DATA SECTION

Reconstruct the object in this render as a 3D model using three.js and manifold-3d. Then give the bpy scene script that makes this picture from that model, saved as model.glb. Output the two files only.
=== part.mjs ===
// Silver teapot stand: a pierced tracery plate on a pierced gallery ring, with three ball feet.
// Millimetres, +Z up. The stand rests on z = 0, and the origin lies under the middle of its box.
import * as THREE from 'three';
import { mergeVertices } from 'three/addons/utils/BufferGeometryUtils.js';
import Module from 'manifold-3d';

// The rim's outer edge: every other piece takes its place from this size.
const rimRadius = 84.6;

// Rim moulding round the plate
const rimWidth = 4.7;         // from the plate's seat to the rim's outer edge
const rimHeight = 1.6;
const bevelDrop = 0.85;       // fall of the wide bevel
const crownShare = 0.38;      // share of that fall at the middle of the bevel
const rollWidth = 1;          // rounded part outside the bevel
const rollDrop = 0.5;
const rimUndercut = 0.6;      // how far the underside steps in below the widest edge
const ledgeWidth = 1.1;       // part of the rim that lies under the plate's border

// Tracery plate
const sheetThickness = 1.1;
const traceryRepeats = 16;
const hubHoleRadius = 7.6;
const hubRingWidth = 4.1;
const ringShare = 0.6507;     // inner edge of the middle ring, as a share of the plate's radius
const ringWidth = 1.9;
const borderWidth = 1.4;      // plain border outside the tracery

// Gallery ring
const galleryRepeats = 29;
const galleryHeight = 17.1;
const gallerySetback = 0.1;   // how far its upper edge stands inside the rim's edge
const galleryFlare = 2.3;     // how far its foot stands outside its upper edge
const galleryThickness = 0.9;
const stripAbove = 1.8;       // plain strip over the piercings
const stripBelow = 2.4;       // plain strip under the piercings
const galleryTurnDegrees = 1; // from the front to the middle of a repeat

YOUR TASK
Output the full listing exactly as it stands.

ANSWER TO THE EXERCISE
Reconstruct the object in this render as a 3D model using three.js and manifold-3d. Then give the bpy scene script that makes this picture from that model, saved as model.glb. Output the two files only.
=== part.mjs ===
// Silver teapot stand: a pierced tracery plate on a pierced gallery ring, with three ball feet.
// Millimetres, +Z up. The stand rests on z = 0, and the origin lies under the middle of its box.
import * as THREE from 'three';
import { mergeVertices } from 'three/addons/utils/BufferGeometryUtils.js';
import Module from 'manifold-3d';

// The rim's outer edge: every other piece takes its place from this size.
const rimRadius = 84.6;

// Rim moulding round the plate
const rimWidth = 4.7;         // from the plate's seat to the rim's outer edge
const rimHeight = 1.6;
const bevelDrop = 0.85;       // fall of the wide bevel
const crownShare = 0.38;      // share of that fall at the middle of the bevel
const rollWidth = 1;          // rounded part outside the bevel
const rollDrop = 0.5;
const rimUndercut = 0.6;      // how far the underside steps in below the widest edge
const ledgeWidth = 1.1;       // part of the rim that lies under the plate's border

// Tracery plate
const sheetThickness = 1.1;
const traceryRepeats = 16;
const hubHoleRadius = 7.6;
const hubRingWidth = 4.1;
const ringShare = 0.6507;     // inner edge of the middle ring, as a share of the plate's radius
const ringWidth = 1.9;
const borderWidth = 1.4;      // plain border outside the tracery

// Gallery ring
const galleryRepeats = 29;
const galleryHeight = 17.1;
const gallerySetback = 0.1;   // how far its upper edge stands inside the rim's edge
const galleryFlare = 2.3;     // how far its foot stands outside its upper edge
const galleryThickness = 0.9;
const stripAbove = 1.8;       // plain strip over the piercings
const stripBelow = 2.4;       // plain strip under the piercings
const galleryTurnDegrees = 1; // from the front to the middle of a repeat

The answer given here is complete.